Les Camerounais en ont plus qu’assez de la tyrannie aggravée par la faillite économique et génératrice d’une misère sans précédent dans notre histoire, même en remontant jusqu’à l’époque coloniale. Pourquoi ne seraient-ils pas tentés d’exprimer leur révolte le jour de l’élection présidentielle venu ? C’est alors Paul Biya qui serait pour une fois surpris, ainsi que [ses soutiens occultes].
Quant à nous, en aurions-nous vraiment fini alors avec la malédiction aujoulatiste ? À voir. Rappelons-nous Ferdinand Marcos et Cory Aquino aux Philippines, il y a [29] ans environ. Cory Aquino avait gagné, arithmétiquement parlant. C’est pourtant Ferdinand Marcos, le dictateur en place, qui se proclama élu. Une interminable bagarre s’ensuivit.
Parions que, même battu arithmétiquement parlant, Paul Biya se proclamera quand même seul élu du peuple, [comme il l’avait fait en 1992 quand John Fru Ndi avait remporté la présidentielle]. Il s’enfermera dans son palais bunker d’Etoudi, autour duquel le [ général] Meka, […) installera trois lignes de défense dans la plus pure orthodoxie de la stratégie militaro-fasciste : blockhaus bourrés de mitraillettes, chars sur trois rangs de profondeur, batteries de canons sans recul. Avec sa fougue bien connue de condottiere sauvage égaré sous les lambris des palais officiels, Joseph Owona lancera un appel vibrant à Essingan pour lui demander de mobiliser les Betis (sic) auxquels il fera distribuer des armes.

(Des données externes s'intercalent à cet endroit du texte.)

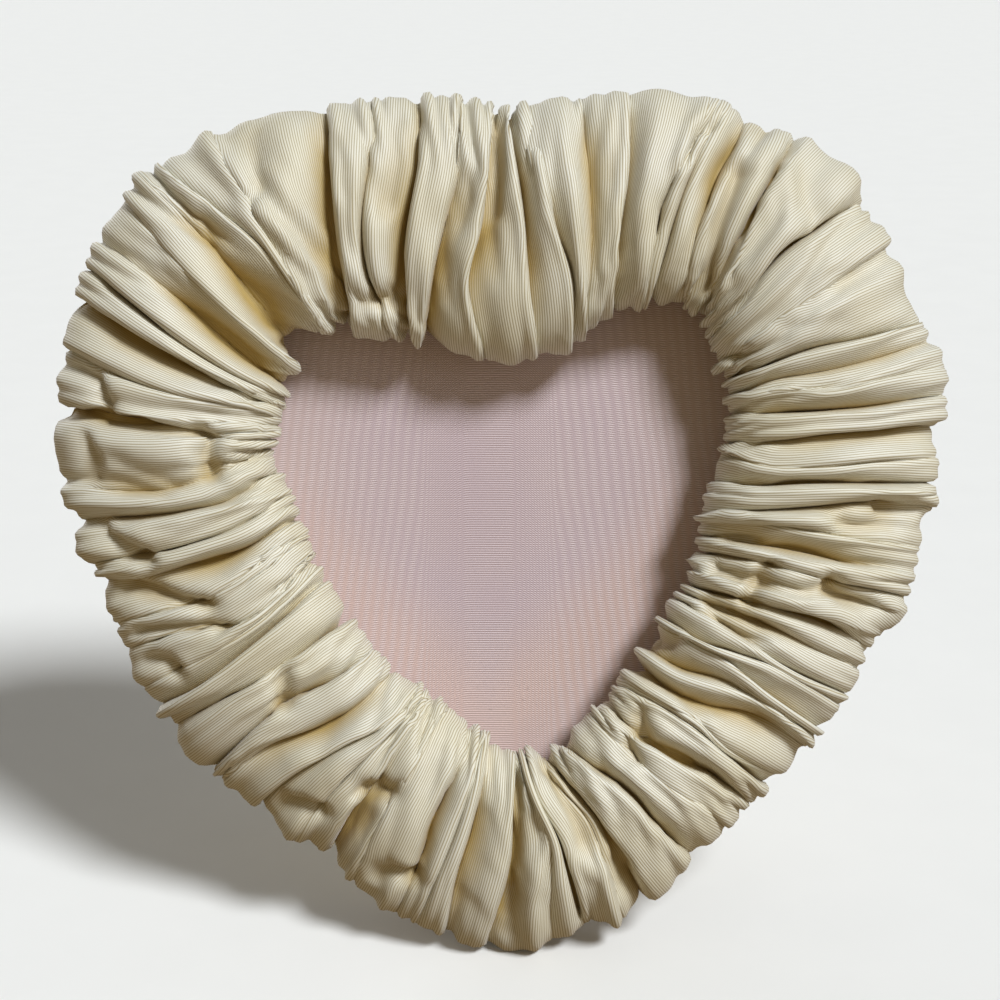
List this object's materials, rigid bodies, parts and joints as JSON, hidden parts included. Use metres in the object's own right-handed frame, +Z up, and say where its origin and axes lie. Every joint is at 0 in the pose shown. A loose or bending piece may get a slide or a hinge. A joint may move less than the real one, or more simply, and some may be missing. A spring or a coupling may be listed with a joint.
{
  "type": "heart shaped photo frame",
  "caption": "Heart shaped photo frame with a padded, gathered fabric band round a heart window, a flat fabric panel behind it and a folding easel leg.",
  "frame": {"origin": "on the table, in the middle of the whole footprint from the front of the band to the heel of the leg", "axes": "+X to the right across the frame as seen from the front, +Y to the rear where the leg stands, +Z up; the frame's face looks along -Y and leans back 15 degrees"},
  "size_m": [0.2042, 0.0938, 0.187],
  "materials": {
    "sleeve_faille": "gathered ribbed faille with a watered sheen",
    "wadding": "soft fibre filling",
    "chipboard": "plain chipboard",
    "thread": "cotton thread",
    "panel_moire": "pink watered faille, stretched flat",
    "back_cloth": "plain cream cloth, stretched flat",
    "hinge_steel": "nickel-plated sheet",
    "rivet_brass": "domed brass",
    "stay_satin": "cream satin ribbon"
  },
  "bodies": {
    "frame": {"ruched_sleeve": "sleeve_faille", "wadding_ring": "wadding", "front_board": "chipboard", "gather_thread_inner": "thread", "gather_thread_outer": "thread", "pocket_spacer": "chipboard", "panel_board": "chipboard", "panel_cover": "panel_moire", "back_board": "chipboard", "back_cover": "back_cloth", "hinge_back_leaf": "hinge_steel", "hinge_pin": "hinge_steel", "hinge_back_rivets": "rivet_brass", "stay_back_rivet": "rivet_brass", "stay_ribbon": "stay_satin"},
    "leg": {"leg_board": "chipboard", "leg_cover": "back_cloth", "hinge_leg_leaf": "hinge_steel", "hinge_leg_rivets": "rivet_brass", "stay_leg_rivet": "rivet_brass"}
  },
  "joints": [
    {"name": "leg_fold", "type": "hinge", "parent": "frame", "child": "leg", "pos_m": [-0.00012, 0.00808, 0.11008], "axis": [-1, 0, 0], "range_deg": [0, 32], "deforming": ["stay_ribbon"]}
  ]
}
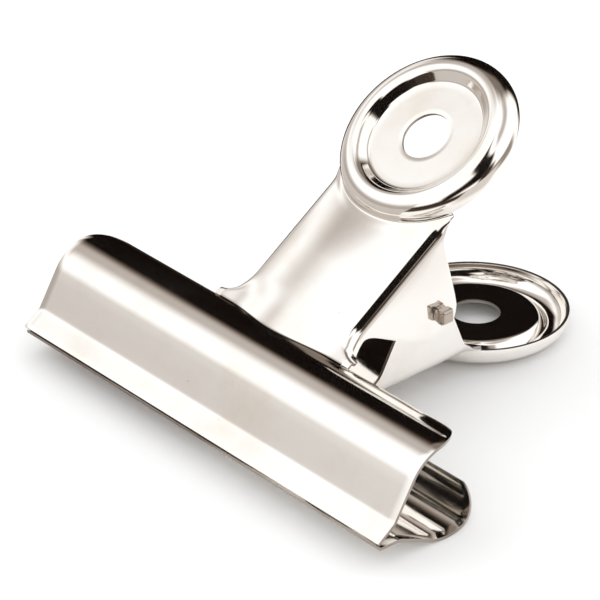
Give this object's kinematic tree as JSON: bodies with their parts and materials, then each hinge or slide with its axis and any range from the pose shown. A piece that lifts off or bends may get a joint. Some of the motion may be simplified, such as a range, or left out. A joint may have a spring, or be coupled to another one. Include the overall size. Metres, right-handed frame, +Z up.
{
  "type": "binder clip",
  "caption": "Round-head bulldog clip: two stamped, nickel-plated plates with rounded jaws and round pierced handles, on a sprung pivot pin.",
  "frame": {"origin": "middle of the bounding box on the table, with the clip lying on the back of its rear plate", "axes": "+X along the jaws and the pivot pin, +Y from the lips towards the round handles, +Z up"},
  "size_m": [0.076, 0.0666, 0.0427],
  "materials": {
    "nickel_plate": "polished nickel plate on stamped sheet steel",
    "nickel_pin": "nickel-plated steel, ends pressed square",
    "spring_steel": "drawn spring wire, lightly plated"
  },
  "bodies": {
    "rear": {"rear_plate": "nickel_plate", "pivot_pin": "nickel_pin", "torsion_spring": "spring_steel"},
    "front": {"front_plate": "nickel_plate"}
  },
  "joints": [
    {"name": "pivot", "type": "hinge", "parent": "rear", "child": "front", "pos_m": [0, 0.00156, 0.01429], "axis": [-1, 0, 0], "range_deg": [0, 60], "stiffness_Nm_per_rad": 0.6, "springref_deg": -45.84, "deforming": ["torsion_spring"]}
  ]
}
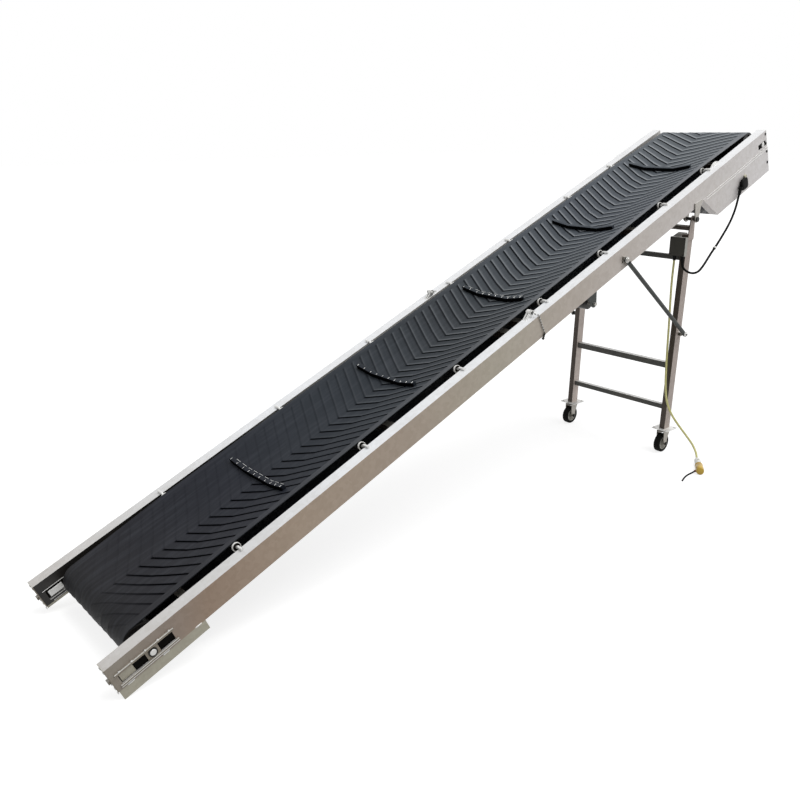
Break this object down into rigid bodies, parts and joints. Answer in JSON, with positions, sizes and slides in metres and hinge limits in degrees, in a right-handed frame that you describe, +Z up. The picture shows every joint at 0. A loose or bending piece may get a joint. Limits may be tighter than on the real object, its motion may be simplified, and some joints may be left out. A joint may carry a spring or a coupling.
{
  "type": "mobile belt conveyor",
  "caption": "Inclined folding belt conveyor with a troughed, cleated belt between two tube side beams, standing on tail feet and a castered leg frame with struts.",
  "frame": {"origin": "on the floor, below the middle of the box round the conveyor without its cord", "axes": "+X from the tail end to the head end, +Y to the left, +Z up"},
  "size_m": [3.8306, 0.9992, 1.645],
  "materials": {
    "galvanised_steel": "hot-dip galvanised, matt",
    "leg_steel": "galvanised, dull",
    "bright_steel": "zinc plated",
    "drum_steel": "dark, worn",
    "belt_rubber": "matt with raised chevrons",
    "roller_plastic": "plain",
    "tyre_rubber": "matt",
    "hub_plastic": "satin",
    "box_grey": "satin",
    "black_cable": "matt",
    "yellow_cord": "satin",
    "yellow_plastic": "gloss",
    "black_plastic": "satin"
  },
  "bodies": {
    "frame": {"beam_head_left": "galvanised_steel", "beam_head_right": "galvanised_steel", "beam_lug": "bright_steel", "beam_tail_left": "galvanised_steel", "beam_tail_right": "galvanised_steel", "conveyor_belt": "belt_rubber", "cross_members": "galvanised_steel", "fold_hinges": "bright_steel", "head_drum": "drum_steel", "head_end_plates": "galvanised_steel", "head_guard": "galvanised_steel", "leg_hinge_bolts": "bright_steel", "leg_hinge_plates": "leg_steel", "lock_pin": "bright_steel", "return_hangers": "galvanised_steel", "return_rollers": "galvanised_steel", "return_shaft": "bright_steel", "strut_brackets": "galvanised_steel", "tail_drum": "drum_steel", "tail_end_plate_left": "galvanised_steel", "tail_end_plate_right": "galvanised_steel", "tail_foot_left": "galvanised_steel", "tail_foot_right": "galvanised_steel", "take_up_left": "galvanised_steel", "take_up_right": "galvanised_steel", "terminal_box": "black_plastic", "trough_rollers": "roller_plastic", "trough_shafts": "bright_steel"},
    "leg_frame": {"box_glands": "black_plastic", "caster_plates": "galvanised_steel", "control_box": "box_grey", "control_box_lid": "box_grey", "cord_connector": "yellow_plastic", "leg_cross_bars": "leg_steel", "leg_ears": "leg_steel", "leg_left": "leg_steel", "leg_right": "leg_steel", "leg_top_tube": "leg_steel", "motor_cable": "black_cable", "power_cord": "yellow_cord", "strut_lugs": "galvanised_steel", "tail_wire": "black_cable", "wire_end": "black_cable"},
    "strut_left": {"strut_left": "leg_steel"},
    "strut_right": {"strut_right": "leg_steel"},
    "caster_left": {"caster_fork_left": "galvanised_steel"},
    "caster_wheel_left": {"caster_hub_left": "hub_plastic", "caster_tyre_left": "tyre_rubber"},
    "caster_right": {"caster_fork_right": "galvanised_steel"},
    "caster_wheel_right": {"caster_hub_right": "hub_plastic", "caster_tyre_right": "tyre_rubber"}
  },
  "joints": [
    {"name": "leg_fold", "type": "hinge", "parent": "frame", "child": "leg_frame", "pos_m": [1.21433, 0, 1.22793], "axis": [0, 1, 0], "range_deg": [0, 50]},
    {"name": "strut_swing_left", "type": "hinge", "parent": "frame", "child": "strut_left", "pos_m": [0.6204, 0.352, 1.09059], "axis": [0, 1, 0], "range_deg": [0, 50]},
    {"name": "strut_swing_right", "type": "hinge", "parent": "frame", "child": "strut_right", "pos_m": [0.6204, -0.352, 1.09059], "axis": [0, 1, 0], "range_deg": [0, 50]},
    {"name": "caster_swivel_left", "type": "hinge", "parent": "leg_frame", "child": "caster_left", "pos_m": [1.18034, 0.3043, 0.1], "axis": [0, 0, 1], "continuous": true},
    {"name": "caster_roll_left", "type": "hinge", "parent": "caster_left", "child": "caster_wheel_left", "pos_m": [1.16234, 0.3043, 0.05], "axis": [0, 1, 0], "continuous": true},
    {"name": "caster_swivel_right", "type": "hinge", "parent": "leg_frame", "child": "caster_right", "pos_m": [1.18034, -0.3043, 0.1], "axis": [0, 0, 1], "continuous": true},
    {"name": "caster_roll_right", "type": "hinge", "parent": "caster_right", "child": "caster_wheel_right", "pos_m": [1.16234, -0.3043, 0.05], "axis": [0, 1, 0], "continuous": true}
  ]
}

J’entends souvent les compatriotes dans les débats sur notre histoire récente affirmer à peu près ceci : « Maintenant du moins, le pire est derrière nous. » Je n’en suis pas si sûr en ce qui me concerne. À moins que je ne me trompe, l’histoire a déjà connu plusieurs guerres de Cent Ans, non ? La malédiction aujoulatiste, je vous dis
Mongo Beti
Source, Le Messager n° 273, du 13 août 1992.